After I departed, the entire copy desk would be dismantled, a move that many newspapers were making to streamline their skinnier operations. And the arts coverage, so important to Buffalo’s rich cultural life, withered away. There were no more staff-written movie or book reviews, no more daily “Life & Arts” section. The paper’s role as the center of the city’s cultural life was fading. After all, a newspaper’s purpose isn’t only to keep public officials accountable; it is also to be the village square for an entire metropolitan area, to help provide a common reality and touchstone, a sense of community and of place.

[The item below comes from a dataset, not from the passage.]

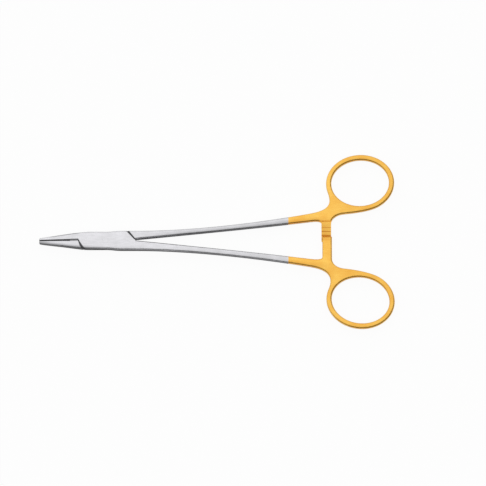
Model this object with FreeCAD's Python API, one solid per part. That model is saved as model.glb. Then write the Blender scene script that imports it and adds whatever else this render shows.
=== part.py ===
import FreeCAD, Part
import math
import os

Vector = FreeCAD.Vector

# Driving dimensions in millimetres.
# X runs along the closed instrument from the jaws to the finger rings, Y runs across it
# towards the male handle, and Z points up from the face that the box lies on.
# The pivot axis stands at X = 0, Y = 0.

# Jaws: reach ahead of the pivot, half width across both jaws and how far their centre lies off
# the long axis, thickness and corner radius
jaw_nose = {"reach": 33.4, "half_width": 1.44, "centre": -0.2, "thickness": 3.0, "corner": 0.75}
jaw_front = {"reach": 28.8, "half_width": 2.07, "centre": -0.2, "thickness": 3.45, "corner": 0.68}
jaw_middle = {"reach": 22.7, "half_width": 2.86, "centre": -0.06, "thickness": 4.15, "corner": 0.85}
jaw_back = {"reach": 16.0, "half_width": 3.74, "centre": -0.02, "thickness": 4.9, "corner": 1.0}
jaw_nose_rounding = 0.6

# Box
box_thickness = 5.6
box_front_reach = 9.0
box_rear_reach = 15.1
box_front_half_width = 4.4
box_rear_half_width = 4.88
box_swell_start = 0.0
box_swell_end = 8.5
edge_radius = 1.1

# Parting line between the jaws, above the long axis
parting_tip_offset = 0.02
parting_root_offset = 0.3
jaw_gap = 0.12

# Shoulders where the full thickness of one half stops at the cheeks of the other
front_shoulder_reach = 13.5
front_shoulder_outer_reach = 10.3
front_shoulder_bow = 0.45
rear_shoulder_reach = 14.8
rear_shoulder_offset = 0.47
rear_shoulder_outer_reach = 10.8
shoulder_gap = 0.4

# Tongue of the male half and the slot that it passes through
tongue_thickness = 1.9
tongue_round_radius = 3.4
tongue_open_flank_slope = 8.0
slot_side_clearance = 0.06
slot_face_clearance = 0.04
opening_angle = 30.0

# Pivot pin
pin_radius = 1.5
pin_running_clearance = 0.03

# Hard-metal inserts in the jaws
insert_rear_reach = 17.7
insert_tip_thickness = 0.3
insert_rear_thickness = 0.5

# What differs between the two handles, as offsets from the long axis towards each one's ring:
# edges of the shank where it leaves the box and where it ends, finger ring, web between ring and
# ratchet arm, how far beyond the shank's end the arm stands and how far past the long axis it
# reaches
male_handle = {
    "inner_root": 0.6, "inner_end": 9.65, "outer_end": 13.9, "outer_end_slope": 0.185,
    "ring_offset": 29.45, "ring_tilt": 3.8, "web_offset": 13.6,
    "arm_lead": 5.6, "arm_overlap": 0.4}
female_handle = {
    "inner_root": 0.0, "inner_end": 9.25, "outer_end": 13.25, "outer_end_slope": 0.165,
    "ring_offset": 30.25, "ring_tilt": 7.2, "web_offset": 14.1,
    "arm_lead": 6.0, "arm_overlap": 2.1}

# Shanks
shank_end_reach = 103.5
outer_root_pull = 24.0
outer_end_pull = 31.0
inner_root_slope = 0.093
inner_end_slope = 0.12

# Handle thickness at reaches along X, just beyond the shank's end and at both ends of the ring
neck_reach = 40.0
neck_thickness = 4.7
middle_reach = 75.0
middle_thickness = 4.1
junction_lead = 1.5
junction_thickness = 3.9
ring_thickness = 3.3
ring_far_thickness = 3.1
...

For me, these changes really hurt. For whatever the cost to individuals on the staff, the cost to citizens was far worse. A city that had two thriving and competing papers in the early 1980s was down to one that was hemorrhaging talent and its boots-on-the-ground reporting. Buffalo still had three television stations—affiliates of CBS, NBC, and ABC—as well as a public radio station and a twenty-four-hour cable news channel. But none of them was built to provide the type of coverage long found in the Buffalo News: granular beat and community reporting, serious arts coverage, and wide-ranging accountability journalism. “Do more with less” became a bitter industry joke. Worthy local reporting requires time, expertise, talent, and institutional knowledge. We had less of those every month, and the readers knew it. Perhaps paradoxically, I was immensely proud of the work we did and the overall quality of the paper. I felt that way until my last day on the job in August 2012, and I remain proud to be associated with the paper, which has continued to do vital work. The day I left the Buffalo News, I sat on the bare desk in my cleared-out office, and staff photographer Harry Scull came in to shoot a final portrait before we walked over to my farewell party on the fantail of the U.S.S. Little Rock, docked in Buffalo harbor. It was thirty-two years after I’d walked through the door as an ambitious summer intern, and everything—everything—had changed.